Thermal Fracture of Functionally Graded Coatings with Systems of Cracks: Application of a Model Based on the Rule of Mixtures

This paper is devoted to the problem of the thermal fracture of a functionally graded coating (FGC) on a homogeneous substrate (H), i.e., FGC/H structures. The FGC/H structure was subjected to thermo-mechanical loadings. Systems of interacting cracks were located in the FGC. Typical cracks in such structures include edge cracks, internal cracks, and edge/internal cracks. The material properties and fracture toughness of the FGC were modeled by formulas based on the rule of mixtures. The FGC comprised two constituents, a ceramic on the top and a metal as a homogeneous substrate, with their volume fractions determined by a power law function with the power coefficient λ as the gradation parameter for the FGC. For this study, the method of singular integral equations was used, and the integral equations were solved numerically by the mechanical quadrature method based on the Chebyshev polynomials.
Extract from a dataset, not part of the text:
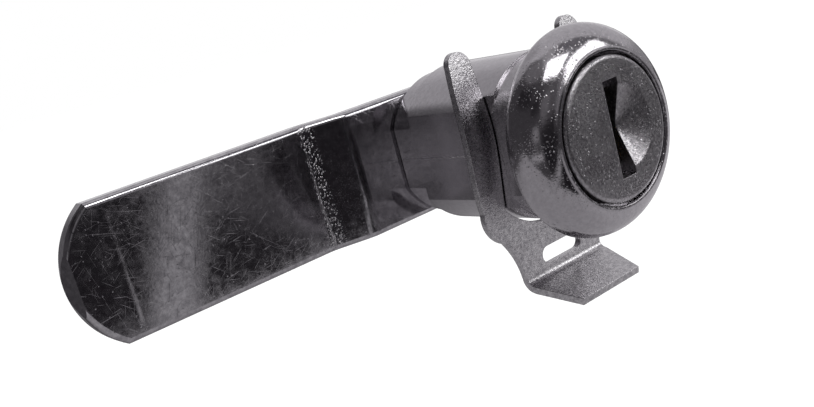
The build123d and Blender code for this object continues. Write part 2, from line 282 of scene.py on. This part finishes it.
def room_tone(point):
    """The wall's tone, with each patch painted over it in turn."""
    bearing = bearing_of(point)
    height = degrees(atan2(point.z, Vector((point.x, point.y)).length))
    tone = linear(wall)
    for colour, sides, ends, edge in room_patches:
        middle = (sides[0] + sides[1]) / 2
        aside = abs((bearing - middle + 180) % 360 - 180)
        inside = 1 - ramp(aside, (sides[1] - sides[0]) / 2, edge)
        inside *= ramp(height, ends[0], edge) * (1 - ramp(height, ends[1], edge))
        tone = painted_over(tone, colour, inside)
    return tone


room_heights = range(-6, 91, room_step)
room_bearings = range(0, 361, room_step)
room = [direction(a, e) * room_radius for e in room_heights for a in room_bearings]
glowing_card("card_room", room, len(room_bearings), room_tone)

# %% Where the table and the ground are
# The table is just below the lock's lowest point. The pulled clip goes through it,
# so a second table and ground lie under that one, just above the floor.
table_z = lowest - floor_gap
levels = {"": table_z, "_low": floor_z + floor_gap}
table_edge = -27 * mm
print("table at z", [round(z / mm, 2) for z in levels.values()], "mm")


def with_sheet(tone, colour, point, middle, radius):
    """A round sheet over the tone, whose soft edge is half its radius wide."""
    away = (Vector((point.x, point.y)) - middle).length
    return painted_over(tone, colour, 1 - ramp(away, radius, radius / 2))


# %% The table
painted_light_at, painted_light_over = 5 * mm, 30 * mm         # a painted pool of light on the right of the lock
painted_shadow_from, painted_shadow_from_over = 30 * mm, 22 * mm       # and the lock's painted shadow behind it, from here
painted_shadow_to, painted_shadow_to_over = 240 * mm, 120 * mm         # to here
paler_patch_at = Vector((-5 * mm, 92 * mm))              # a paler round patch inside that painted shadow
paler_patch_radius = 42 * mm
table_grid = 24


def table_tone(point):
    """Grey, with a painted pool of light on the right of the lock and its painted shadow behind it.
    """
    tone = linear("#A8A6A9")
    # Painted light on the right of the lock, and the lock's painted shadow behind it.
    tone = painted_over(tone, "#CFCDD0", ramp(point.x, painted_light_at, painted_light_over))
    behind = ramp(point.y, painted_shadow_from, painted_shadow_from_over)
    behind *= 1 - ramp(point.y, painted_shadow_to, painted_shadow_to_over)
    tone = painted_over(tone, "#4C4A4D", behind)
    return with_sheet(tone, "#A09EA1", point, paler_patch_at, paler_patch_radius)


# The grid is closest at the lock, where the metal shows the table in most detail.
steps = [2 * i / table_grid - 1 for i in range(table_grid + 1)]
across = [room_radius * step * abs(step) for step in steps]
depth_of_table = room_radius - table_edge
back = [table_edge + depth_of_table * (j / table_grid) ** 2 for j in range(table_grid + 1)]
for level, z in levels.items():
    table = [Vector((x, y, z)) for y in back for x in across]
    glowing_card("card_table" + level, table, len(across), table_tone)

# %% The dark ground
front_bearings = (163, 215)                        # its darkest part, straight ahead
front_edges = (5, 8)                               # how soft the two ends of that are
paper_at = Vector((-108 * mm, -75 * mm))           # a pale paper on the left
paper_radius = 40 * mm
ground_bearings = range(93, 268)
ground_rows = (0.0, 0.04, 0.08, 0.12, 0.16, 0.2, 0.3, 1.0)    # shares of the way out


def ground_tone(point):
    """Very dark straight ahead, and dark grey on both sides."""
    bearing = bearing_of(point)
    past_right, past_left = [ramp(bearing, at, edge) for at, edge in zip(front_bearings, front_edges)]
    tone = painted_over(linear("#504E51"), "#4A484B", past_left)
    tone = painted_over(tone, "#262427", past_right * (1 - past_left))
    return with_sheet(tone, "#C0BEC1", point, paper_at, paper_radius)


ground = []
for share in ground_rows:
    for bearing in ground_bearings:
        near = min(table_edge / cos(radians(bearing)), room_radius)
        reach = near + (room_radius - near) * share
        ground.append(direction(bearing) * reach)
for level, z in levels.items():
    placed = [point + Vector((0, 0, z)) for point in ground]
    glowing_card("card_ground" + level, placed, len(ground_bearings), ground_tone)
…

Attention was mainly paid to the determination of critical loads and energy release rates for the systems of interacting cracks in the FGCs in order to find ways to increase the fracture resistance of FGC/H structures. As an illustrative example, a system of three edge cracks in the FGC was considered. The crack shielding effect was demonstrated for this system of cracks. Additionally, it was shown that the gradation parameter λ had a great effect on the fracture characteristics. Thus, the proposed model provided a sound basis for the optimization of FGCs in order to improve the fracture resistance of FGC/H structures.